Plant-parasitic nematodes cause significant economic losses to a wide variety of crops. Chemical control is a widely used option for plant-parasitic nematode management. However, chemical nematicides are now being reappraised in respect of environmental hazard, high costs, limited availability in many developing countries or their diminished effectiveness following repeated applications.

=== Control of plant-parasitic nematodes ===
Purpureocillium lilacinum was first observed in association with nematode eggs in 1966 and the fungus was subsequently found parasitising the eggs of Meloidogyne incognita in Peru. It has now been isolated from many cyst and root-knot nematodes and from soil in many locations. Several successful field trials using P. lilacinum against pest nematodes were conducted in Peru. The Peruvian isolate was then sent to nematologists in 46 countries for testing, as part of the International Meloidogyne project, resulting in many more field trials on a range of crops in many soil types and climates. Field trials, glasshouse trials and in vitro testing of P. lilacinum continues and more isolates have been collected from soil, nematodes and occasionally from insects. Isolates vary in their pathogenicity to plant-parasitic nematodes. Some isolates are aggressive parasites while others, though morphologically indistinguishable, are less or non-pathogenic. Sometimes isolates that looked promising in vitro or in glasshouse trials have failed to provide control in the field.

=== Enzymes ===
Many enzymes produced by P. lilacinum have been studied. A basic serine protease with biological activity against Meloidogyne hapla eggs has been identified. One strain of P. lilacinum has been shown to produce proteases and a chitinase, enzymes that could weaken a nematode egg shell so as to enable a narrow infection peg to push through.

=== Egg infection ===
Before infecting a nematode egg, P. lilacinum flattens against the egg surface and becomes closely appressed to it. P. lilacinum produces simple appressoria anywhere on the nematode egg shell either after a few hyphae grow along the egg surface, or after a network of hyphae form on the egg.
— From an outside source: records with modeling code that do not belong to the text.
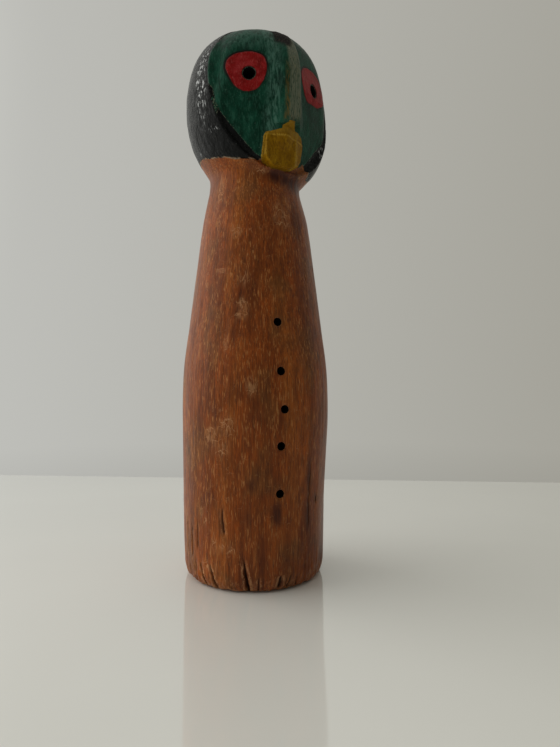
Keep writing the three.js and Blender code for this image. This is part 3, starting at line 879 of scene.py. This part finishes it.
def hood_material():
    """Glossy, lumpy black paint with grey brush marks, painted pale glints and a chipped edge."""
    n = material_nodes("black_paint")
    cloud = n.noise((0.16, 0.16, 0.08), 4, 0.6)
    strokes = n.noise((1.5, 1.5, 0.16), 3, 0.55)
    bumps = n.noise((0.42, 0.42, 0.34), 4, 0.55)
    grit = n.noise((2.6, 2.6, 2.0), 2, 0.6, shift=(3, 1, 8))
    flecks = n.noise((1.2, 1.2, 0.5), 3, 0.6, shift=(2, 6, 1))
    edge, glint = n.value("edge"), n.value("glint")
    colour = n.ramp(cloud, [(0.3, rgb(8, 9, 10)), (0.55, rgb(14, 15, 16)), (0.75, rgb(26, 27, 28))])
    colour = n.tint(colour, rgb(36, 36, 36), n.band(strokes, 0.5, 0.72), 0.35)
    # Painted glints: grey specks where the lumps of the paint stand highest.
    colour = n.tint(colour, rgb(60, 60, 57), n.band(grit, 0.62, 0.68), n.band(bumps, 0.45, 0.6))
    # Painted glints: pale flecks in a band on one side of the black and a few spots elsewhere.
    colour = n.tint(colour, rgb(186, 188, 188), glint, n.band(flecks, 0.54, 0.62))
    chip = n.times(n.band(edge, 0.75, 0.15), n.band(bumps, 0.47, 0.56))
    colour = n.tint(colour, rgb(172, 150, 124), chip, 0.8)
    roughness = n.ramp(bumps, [(0.3, 0.18), (0.7, 0.34)])
    roughness = n.tint(roughness, grey(0.7), chip)
    normal = n.bumps((bumps, 0.9, 0.75), (grit, 0.16, 0.6), (strokes, 0.12, 0.4))
    return n.finish(colour, roughness, normal, specular=0.4, ior=1.24)


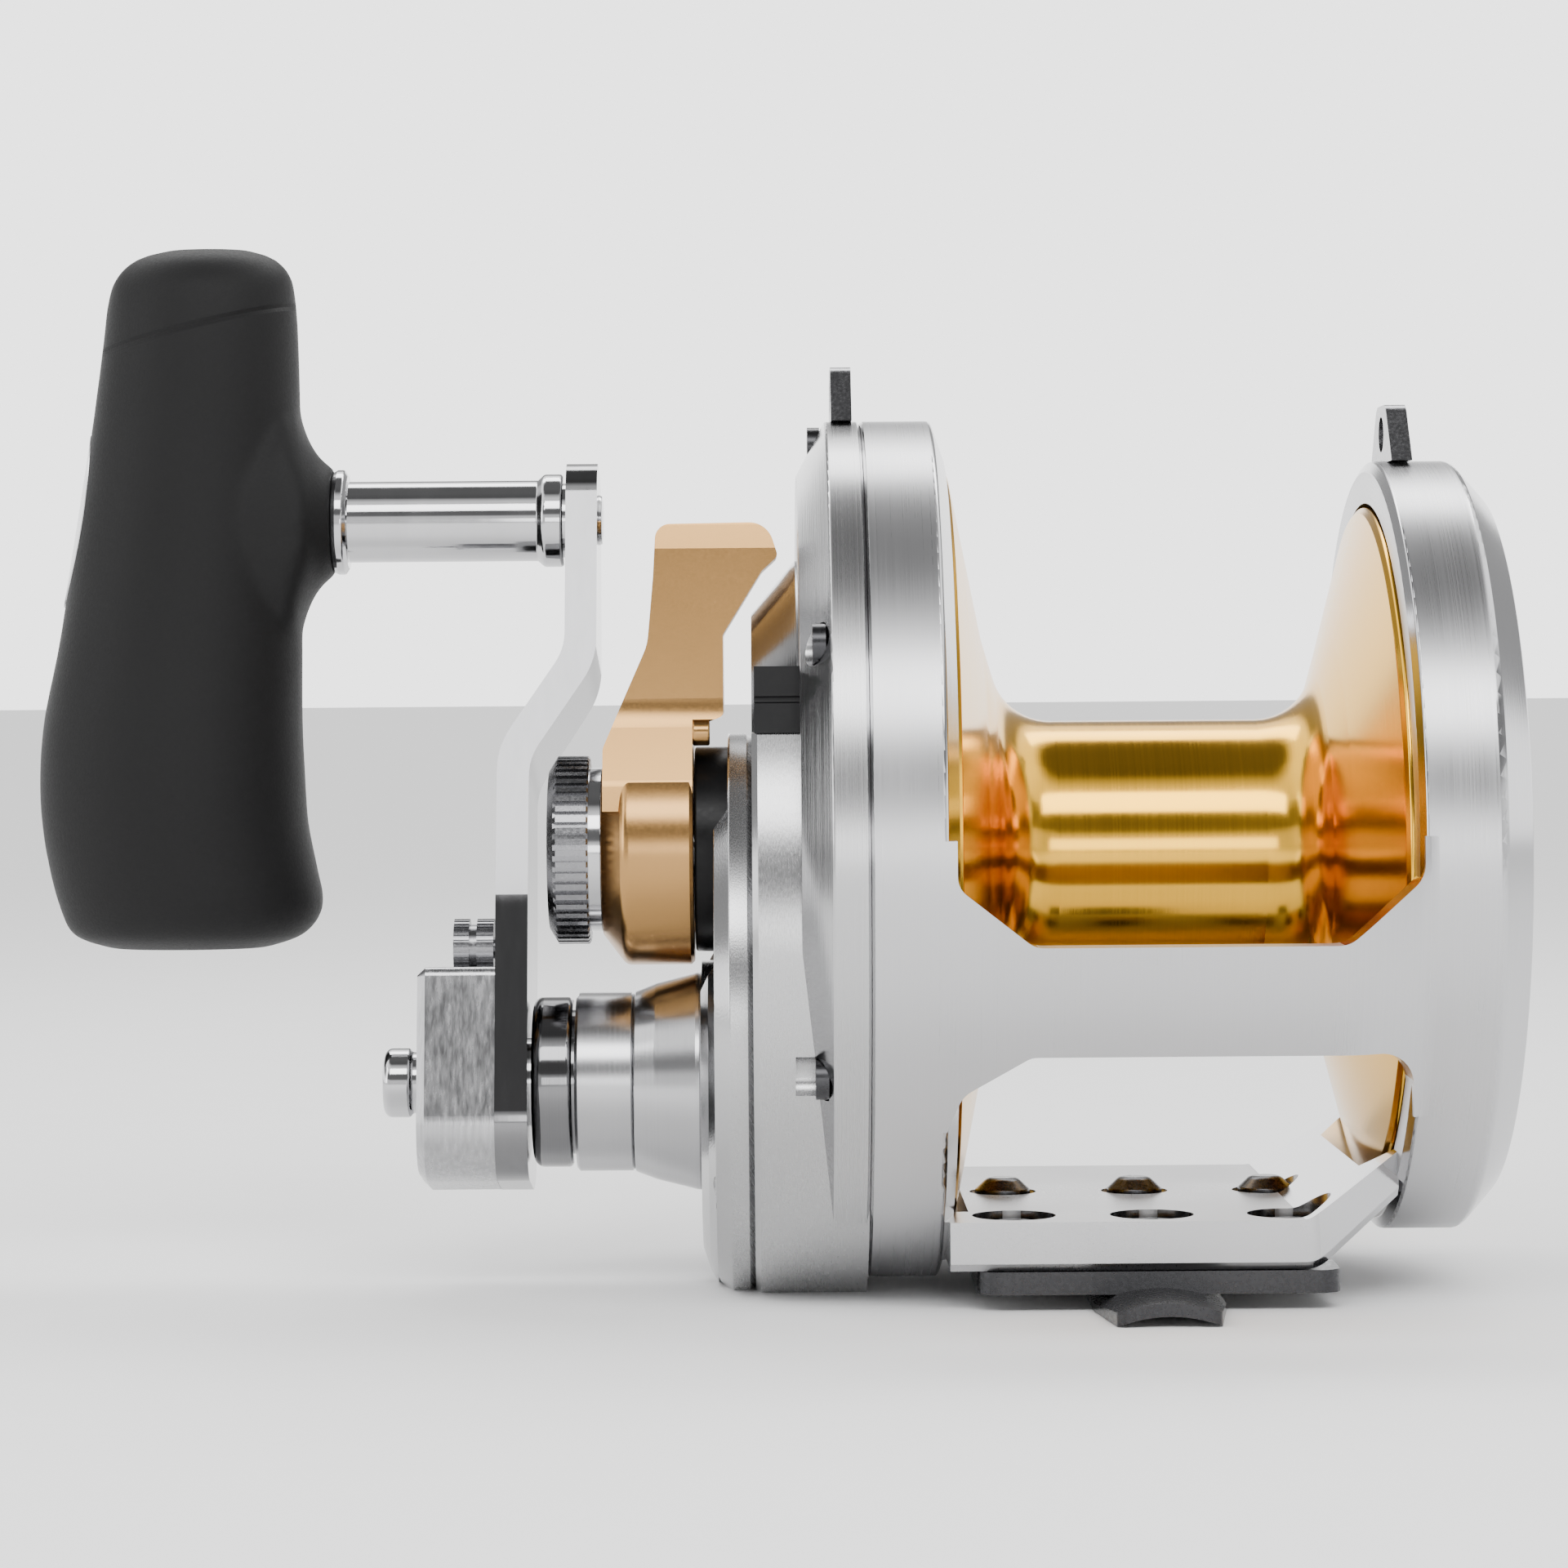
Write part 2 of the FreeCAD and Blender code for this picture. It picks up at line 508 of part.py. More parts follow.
def drive_plate():
    """Plate that the pinion turns; the brake washer is bonded to it."""
    body = turned([(-41.6, CRANK_R + 0.0, 0), (-41.6, 12.0, 0), (-40.6, 13.0, 0), (-40.6, 41.2, 0.6),
                   (-38.8, 41.2, 0), (-38.8, CRANK_R, 0)])
    return body.cut(fuse(ring_of(lambda y, z: rod(-42, -38, 1.6, y, z), 8, 16.0)))


def brake_washer():
    return tube(-38.8, -37.4, 41.0, 21.0)


def belleville_springs():
    """Four cupped spring washers on the spindle, stacked in two opposed pairs."""
    stack = []
    for i in range(4):
        x = -41.0 + 1.1 * i
        rim, eye = (0.0, 0.5) if i % 2 == 0 else (0.5, 0.0)
        stack.append(turned([(x + eye, SPINDLE_R + 0.1, 0), (x + rim, 5.8, 0), (x + rim + 0.45, 5.8, 0),
                             (x + eye + 0.45, SPINDLE_R + 0.1, 0)]))
    return Part.makeCompound(stack)


# ---- gears --------------------------------------------------------------------------------------------------
GEAR_DEPTHS = {"high": (-51.0, -46.4), "low": (-57.0, -52.2)}


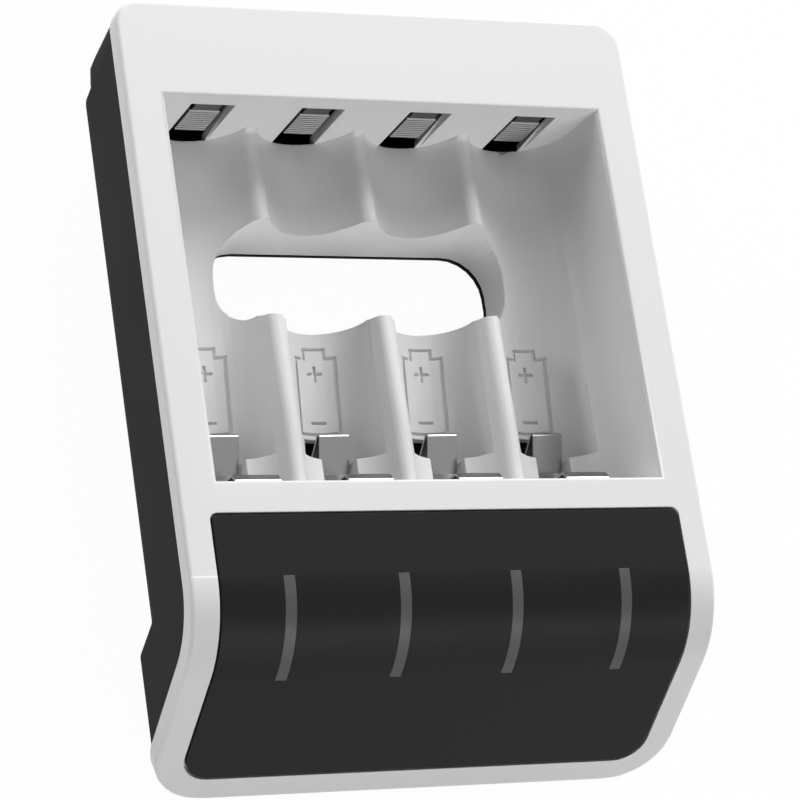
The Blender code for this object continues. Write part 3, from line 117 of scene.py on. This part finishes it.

The presence of appressoria appears to indicate that the egg is, or is about to be, infected. In either case, the appressorium appears the same, as a simple swelling at the end of a hypha, closely appressed to the eggshell. Adhesion between the appressorium and nematode egg surface must be strong enough to withstand the opposing force produced by the extending tip of a penetration hypha. When the hypha has penetrated the egg, it rapidly destroys the juvenile within, before growing out of the now empty egg shell to produce conidiophores and to grow towards adjacent eggs.

==Mycotoxins==
Paecilotoxin is a mycotoxin isolated from the fungus. Its significance is unknown. Khan et al. (2003) tested one strain of P. lilacinum for the production of paecilotoxin and were unable to show toxin production in that strain, suggesting that toxin synthesis may vary among isolates.